What is suggested, as often happens in horror and is an excellent rule of thumb to follow, creates more in the viewer's mind.  And Kim's direction is to suggest a little, then show some, and then let that fester in the mind as it does for the characters as well.  There's a point about halfway or maybe two-thirds through the film where it becomes clear that this could all be just in the character's head, and that her mania over her mother's death creates this visual-audio paranoia and dread (and those details which become much clearer only in the last fifteen minutes, ironically making things even *more* confusing for me till I have a rewatch).  This makes it richer as an experience, since not-knowing is one of those wonderful feelings to have during a horror movie.  But by the end we have known these people, or think we do, and that could be enough.

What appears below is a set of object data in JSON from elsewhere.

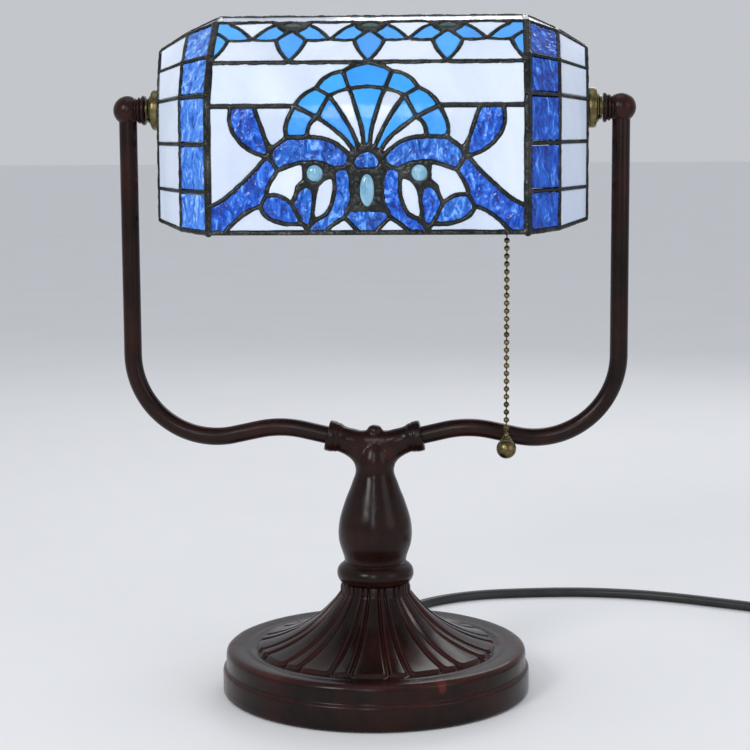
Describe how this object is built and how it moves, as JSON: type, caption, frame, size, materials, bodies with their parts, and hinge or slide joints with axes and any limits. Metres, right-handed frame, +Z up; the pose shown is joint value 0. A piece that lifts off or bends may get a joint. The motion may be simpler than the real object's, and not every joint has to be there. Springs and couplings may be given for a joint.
{
  "type": "banker desk lamp",
  "caption": "Desk lamp with a tilting leaded-glass shade between two bent arms, a baluster column, a fluted cast foot, a bead pull chain and a cord with plug.",
  "frame": {"origin": "centre of the felt pad's underside, on the table under the column", "axes": "+Z up along the column; -Y towards the user; +X towards the lampholder and pull chain, along the tilt axis"},
  "size_m": [0.4971, 0.3087, 0.3799],
  "materials": {
    "felt": "dark green felt",
    "steel": "zinc-plated steel",
    "weight_iron": "rough cast iron",
    "bronze": "dark oil-rubbed bronze finish, satin, reddish rub-through at the edges",
    "brass": "antique brass",
    "solder": "solder with a black patina, shiny and lumpy",
    "white_glass": "streaky white opal glass with a faint blue cast",
    "sky_glass": "sky-blue ripple glass",
    "cobalt_glass": "cobalt ripple glass with paler streaks",
    "aqua_glass": "pressed aqua glass jewels",
    "bulb_glass": "frosted white",
    "bakelite": "black phenolic moulding",
    "liner": "brown insulating fibre",
    "nylon": "natural nylon",
    "lead": "clear-gold lamp wire",
    "cord": "black round cord, smooth satin jacket"
  },
  "bodies": {
    "stand": {"felt_pad": "felt", "base_plate": "steel", "base_weight": "weight_iron", "base_foot": "bronze", "stem_ring": "bronze", "column": "bronze", "tie_rod": "steel", "rod_washer": "steel", "rod_nut": "steel", "hub_plug": "bronze", "arm_left": "bronze", "arm_right": "bronze", "knuckle_left": "bronze", "knuckle_right": "bronze", "collar_left": "bronze", "collar_right": "bronze", "cord_gland": "cord", "terminal_block": "nylon", "stand_lead": "lead", "power_cord": "cord", "cord_coil": "cord", "plug_body": "cord", "plug_pins": "brass"},
    "shade": {"washer_left": "brass", "washer_right": "brass", "pivot_nipple_left": "brass", "pivot_nipple_right": "brass", "pivot_nuts": "brass", "front_came_lower": "solder", "front_came_upper": "solder", "back_came_lower": "solder", "back_came_upper": "solder", "top_came": "solder", "end_came_left": "solder", "end_came_right": "solder", "front_white_glass": "white_glass", "front_sky_glass": "sky_glass", "front_cobalt_glass": "cobalt_glass", "back_white_glass": "white_glass", "back_sky_glass": "sky_glass", "back_cobalt_glass": "cobalt_glass", "jewels": "aqua_glass", "top_glass": "white_glass", "corner_glass": "cobalt_glass", "end_glass": "white_glass", "socket_cap": "brass", "socket_shell": "brass", "socket_liner": "liner", "switch_body": "bakelite", "screw_shell": "brass", "centre_contact": "brass", "chain_guide": "brass", "bulb_cap": "steel", "bulb_glass": "bulb_glass", "socket_lead": "lead"},
    "chain_top": {"chain_hook": "brass"},
    "chain_mid": {"chain_swivel": "brass"},
    "pull": {"pull_chain": "brass", "pull_ball": "brass"},
    "cam": {"switch_cam": "nylon"}
  },
  "joints": [
    {"name": "shade_tilt", "type": "hinge", "parent": "stand", "child": "shade", "pos_m": [0, 0, 0.3294], "axis": [1, 0, 0], "range_deg": [-40, 20]},
    {"name": "chain_hang", "type": "hinge", "parent": "shade", "child": "chain_top", "pos_m": [0.074, -0.022, 0.3214], "axis": [1, 0, 0], "range_deg": [-20, 40]},
    {"name": "chain_swing", "type": "hinge", "parent": "chain_top", "child": "chain_mid", "pos_m": [0.074, -0.022, 0.3214], "axis": [0, 1, 0], "range_deg": [-12, 12]},
    {"name": "chain_pull", "type": "slide", "parent": "chain_mid", "child": "pull", "axis": [0, 0, -1], "range_m": [0, 0.006], "stiffness_N_per_m": 400, "springref_m": -0.004},
    {"name": "cam_turn", "type": "hinge", "parent": "shade", "child": "cam", "pos_m": [0.0735, 0, 0.3294], "axis": [1, 0, 0], "range_deg": [0, 45]}
  ],
  "couplings": [
    {"joint": "chain_hang", "follows": "shade_tilt", "ratio": -1},
    {"joint": "cam_turn", "follows": "chain_pull", "rad_per_m": 130.5}
  ]
}
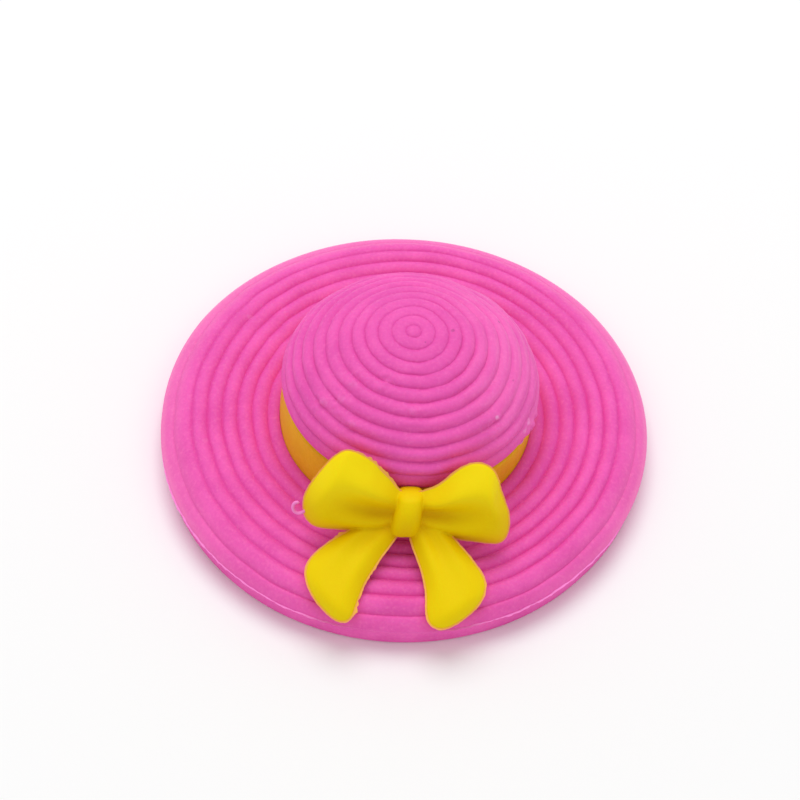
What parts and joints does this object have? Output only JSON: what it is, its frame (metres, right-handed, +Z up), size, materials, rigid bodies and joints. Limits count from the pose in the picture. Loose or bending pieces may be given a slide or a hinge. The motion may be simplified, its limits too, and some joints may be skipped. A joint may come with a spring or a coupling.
{
  "type": "sun hat eraser",
  "caption": "Take-apart rubber eraser shaped like a sun hat: ribbed brim, ribbed crown on a plug, ribbon band and plug-in bow.",
  "frame": {"origin": "middle of the brim's flat underside, on the axis of the crown, band and brim", "axes": "+Z up along the crown's axis, -Y towards the bow, +X to the right as seen from the bow's side"},
  "size_m": [0.048, 0.0488, 0.0184],
  "materials": {
    "pink_rubber": "matte, slightly waxy moulded eraser rubber",
    "rose_rubber": "matte, slightly waxy moulded eraser rubber with rubbed spots",
    "amber_rubber": "smooth matte moulded eraser rubber",
    "lemon_rubber": "smooth satin moulded eraser rubber"
  },
  "bodies": {
    "brim": {"brim": "pink_rubber"},
    "ribbon_band": {"ribbon_band": "amber_rubber"},
    "crown": {"crown": "rose_rubber"},
    "bow": {"bow": "lemon_rubber"}
  },
  "joints": [
    {"name": "band_lift", "type": "slide", "parent": "brim", "child": "ribbon_band", "axis": [0, 0, 1], "range_m": [0, 0.012]},
    {"name": "crown_pull", "type": "slide", "parent": "ribbon_band", "child": "crown", "axis": [0, 0, 1], "range_m": [0, 0.012]},
    {"name": "bow_pull", "type": "slide", "parent": "ribbon_band", "child": "bow", "axis": [0, -1, 0], "range_m": [0, 0.006]}
  ]
}
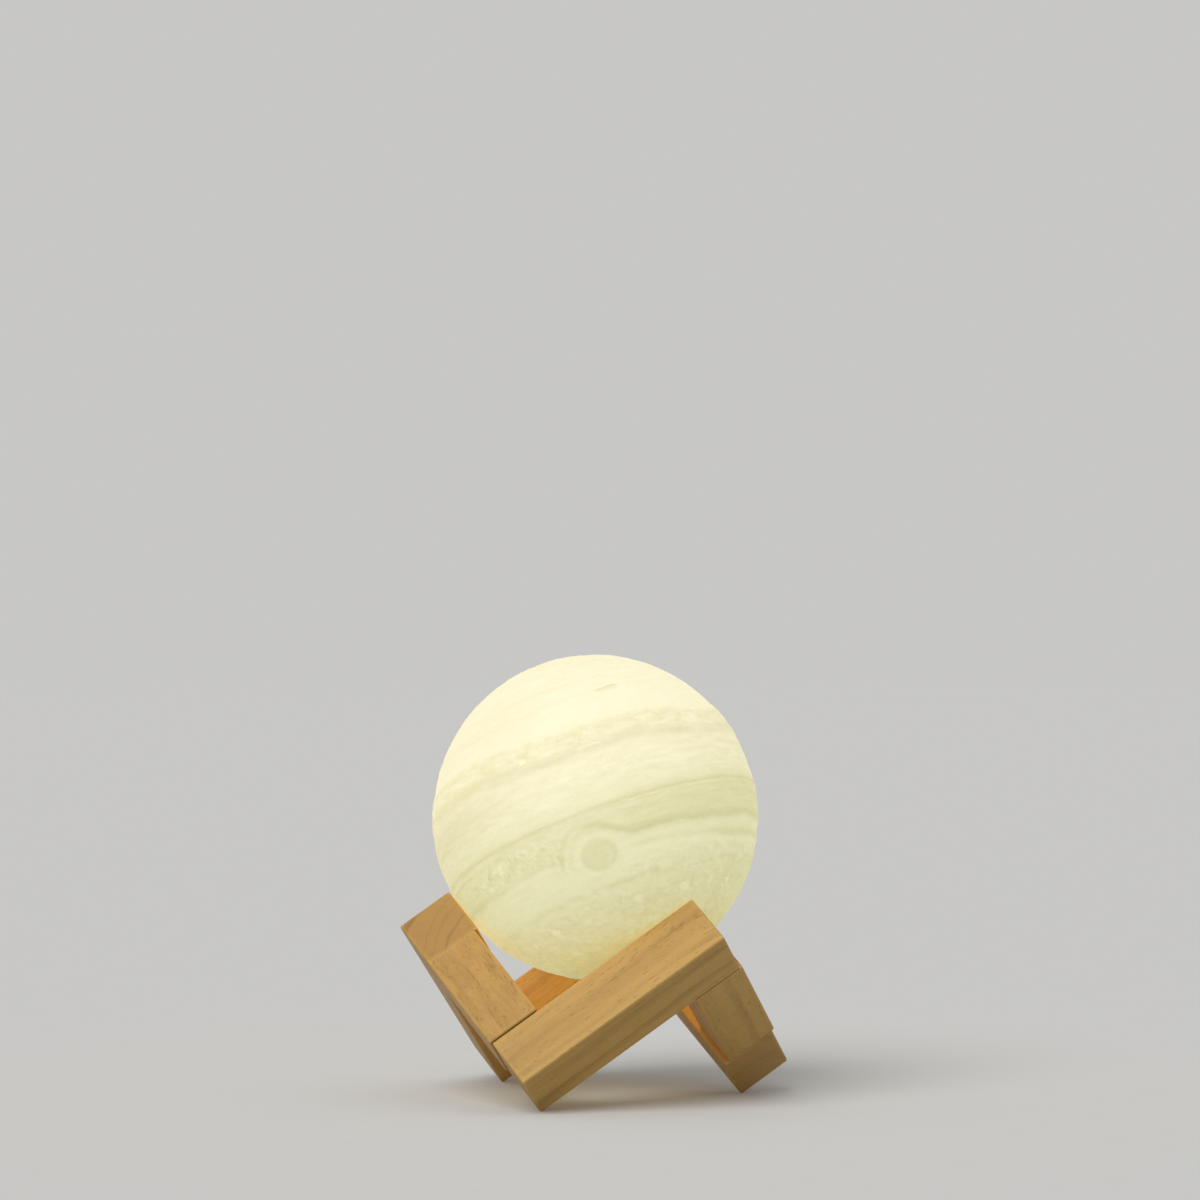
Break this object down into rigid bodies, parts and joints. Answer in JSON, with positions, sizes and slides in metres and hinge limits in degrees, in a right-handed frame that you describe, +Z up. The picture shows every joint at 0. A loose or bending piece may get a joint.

::translated from Korean:: "Boo"

Tale of Two Sisters- not to be confused with its American remake for some reason retitled The Uninvited- is creepy and bloody, and disturbing for how palpable it is as a story of family disintegration first; from the understanding but broken father to the believably wicked step-mother to Su-jeong Lim as a protagonist who should be the one among this cast to trust, and it's just not the case.   It's secondly a traditional ghost-haunted-house story, and in that department it's not a disappointment either (there's even blood in the floorboards for Heaven's sake).  But if there is one minor criticism to end off on here it's sense of mystery is so strong a couple of times I started to feel lost in the story.  With this kind of direction though - and Kim would later make the near-classic The Good, the Bad & the Weird and the best film of 2011 so far I Saw the Devil - it's a chance worth taking.